領収書の提出には期限があり、多くの場合「支払いをした日の翌年3月15日まで」と定められています。期限を過ぎると払い戻しが受けられなくなるため、支払いをしたら速やかに提出する習慣をつけることが大切です。
近年は、手続きの面倒さを解消するため、スマートフォンアプリを使って領収書の写真をアップロードするだけで申請が完了するサービスを提供している金融機関も増えています。
まとめ:計画的な準備で教育資金贈与を有効活用しよう
今回は、「教育資金贈与はいつまで利用できるのか」というテーマを中心に、制度の契約期限、年齢要件、資金の利用期限、注意点などを詳しく解説しました。
最後に、この記事の重要なポイントをまとめます。
- 制度の契約期限は2026年3月31日まで。 この日までに金融機関との契約・入金を完了させる必要がある。

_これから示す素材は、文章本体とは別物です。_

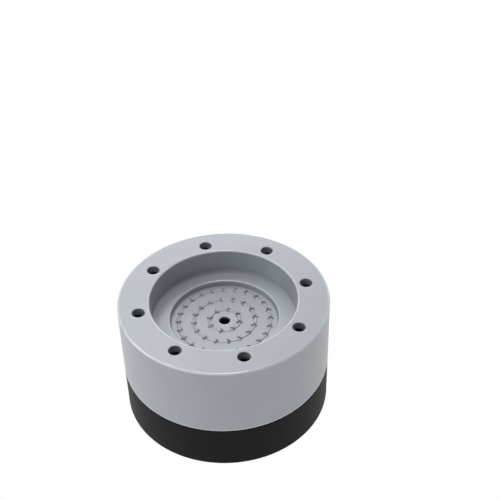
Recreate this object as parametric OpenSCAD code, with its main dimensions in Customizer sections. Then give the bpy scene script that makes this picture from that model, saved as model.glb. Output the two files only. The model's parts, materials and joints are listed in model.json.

- 受贈者は契約日時点で29歳以下である必要がある。
- 贈与された資金は、受贈者が30歳になるまでに使うのが原則。
- 30歳時点で使いきれなかった残高には贈与税がかかる。
- 贈与者が亡くなった場合、残高は条件によって相続税の対象となる。
- 非課税対象は、学校等への支払いは最大1,500万円、塾・習い事等は最大500万円(1,500万円の内枠)。
- 利用には専用口座の開設と、支払いごとの領収書提出といった手続きが必要。
教育資金の一括贈与非課税措置は、子や孫の未来を経済的に支えるための非常に有効な制度です。しかし、期限が定められており、将来的に制度が変更・廃止される可能性も否定できません。
利用を検討している方は、「まだ時間がある」と先延ばしにせず、まずは制度を取り扱っている金融機関に相談し、具体的な計画を立て始めることをお勧めします。贈与額の決定や税金に関する複雑な判断が必要な場合は、税理士やファイナンシャルプランナーなどの専門家に相談するのも良い選択肢です。
この記事が、お子さんやお孫さんのための大切な教育資金計画の一助となれば幸いです。